The court rejected the appellant’s argument to the effect that there was no detriment because the respondent had not established that there had been a loss of sales of its beers as a result of its T-shirt sales, stressing that Section 34(1)(c) does not require proof of actual loss, but only the likelihood of loss.
The court also stressed that the prohibited use must be "in the course of trade" - in other words, in relation to goods or services. In considering the actual use made by the appellant, the court took into account the predatory intent, stressing that the T-shirts are primarily a marketable commodity and not only a communication medium. Therefore, a significant factor which influenced the court was that Laugh It Off Promotions was in the business of marketing clothing, and using well known marks for the marketing of its goods was the whole basis of their commercial existence.
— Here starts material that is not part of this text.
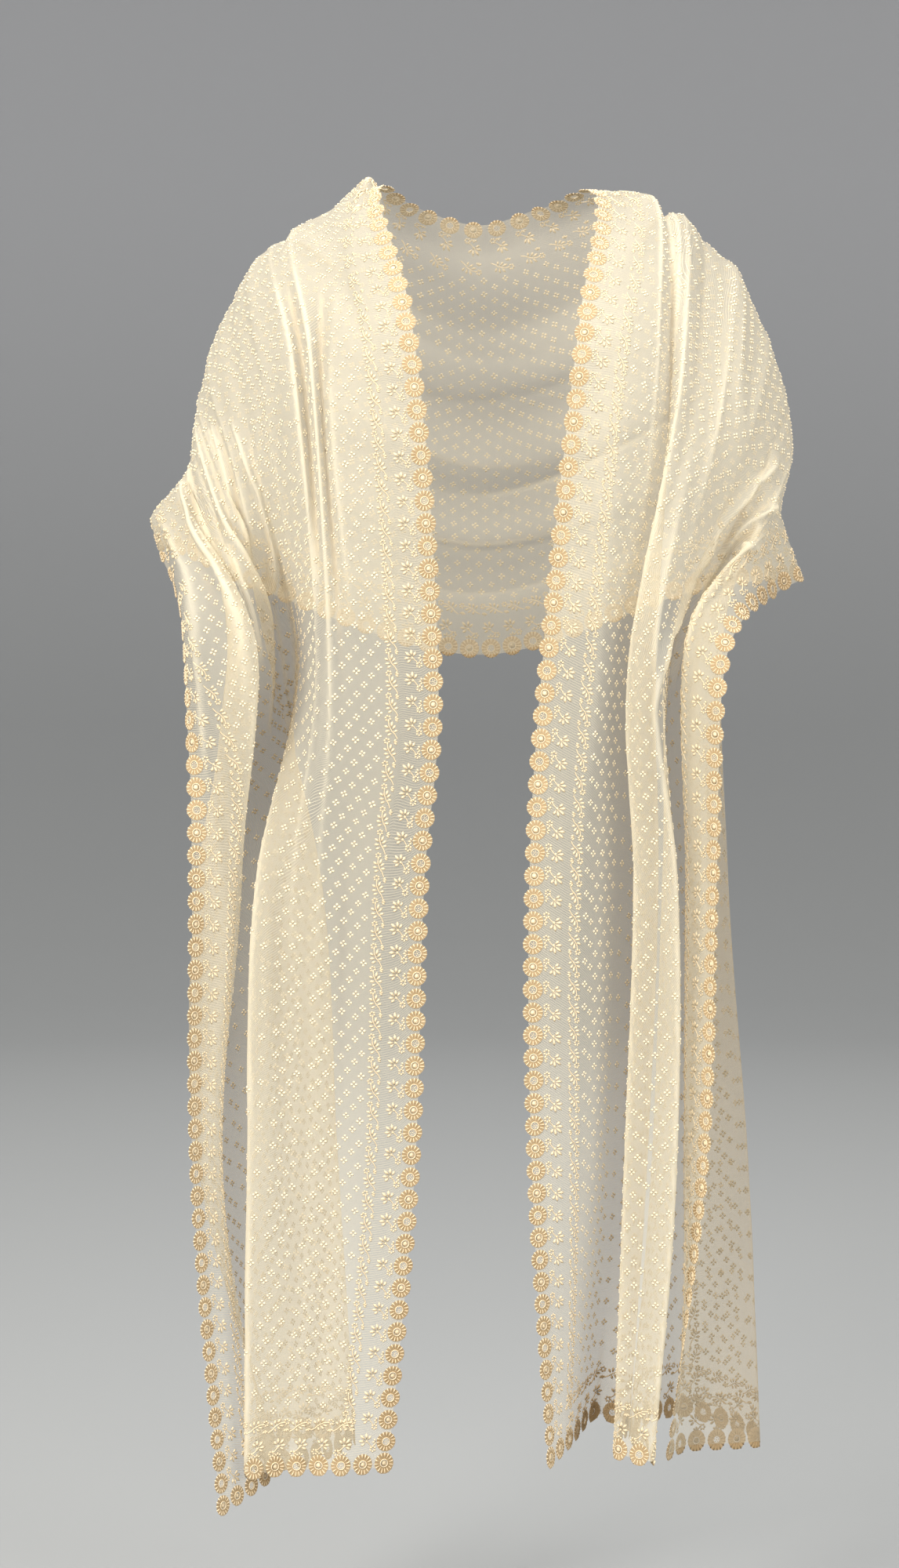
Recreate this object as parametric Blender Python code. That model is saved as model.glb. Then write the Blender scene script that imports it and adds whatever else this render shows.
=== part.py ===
"""A lace shawl in the shape it takes when worn: a long rectangle of cotton net with a scalloped border.

It goes round the back of the neck and down both fronts, covers the shoulders and upper arms like a cape, is
gathered in the crook of each elbow, and hangs from there in deep upright folds to its two hems.
Metres, +Z up, the wearer faces -Y. The origin is between the two shoulder tops that hold it up.
"""

import math
from collections import namedtuple

import bpy
import numpy as np

# Cloth and edging
WALL = 0.0012
SEAM_GAP = 0.0003
CLOTH_WIDTH = 0.72
BORDER = 0.065
SCALLOP_PITCH = 0.0225
SCALLOP_DEPTH = 0.0065
SCALLOP_STEPS = 3

NET_COLOUR = (0.80, 0.72, 0.56)
LACE_COLOUR = (0.86, 0.76, 0.58)
ROUGHNESS = 0.85

# How crisp the folds are across the cloth, and how fine the solids are
FOLD_TENSION = 0.62
NET_COLUMNS = 25
BACK_CELL = 0.036
SHOULDER_CELL = 0.027
FRONT_CELL = 0.044
FALL_CELL = 0.075
TANGENT_STEP = 0.0015
MITRE_LIMIT = 3.5

# Soft swags that hang between the shoulders at the back
SWAG_COUNT = 5
SWAG_HEIGHT = 0.007
SWAG_REACH = 0.85

# One row for each fold line that crosses a section. across is the distance over the flat cloth from the neck
# edge; x, y and z are where that line passes on the worn shawl.
Fold = namedtuple("Fold", "across x y z")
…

Consequently, the court found that the message on the T-shirt is materially detrimental to the repute of the registered trade mark and then considered whether freedom of expression constituted justification.
The court took into account the aforementioned predatory intent and noted that while many cases of parody constituting fair comment could be justified, parody per se was not a defence against trade mark infringement, and purely derisory parody of a mark should not be entitled to protection. The court accordingly found that Laugh It Off Promotions’ reliance on the right to freedom of expression was misplaced.
The court accordingly granted an injunction and ordered that the legal costs of the case should be paid by Laugh It Off Promotions.
The effect of this judgment is that the anti-dilution provisions contained in Section 34(1)(c) of the Trade Marks Act were not found to be in conflict with the right to freedom of expression as contained in Section 16(1) of the Constitution. Instead, balancing the right to freedom of expression and trade mark rights needs to be considered on a case by case basis.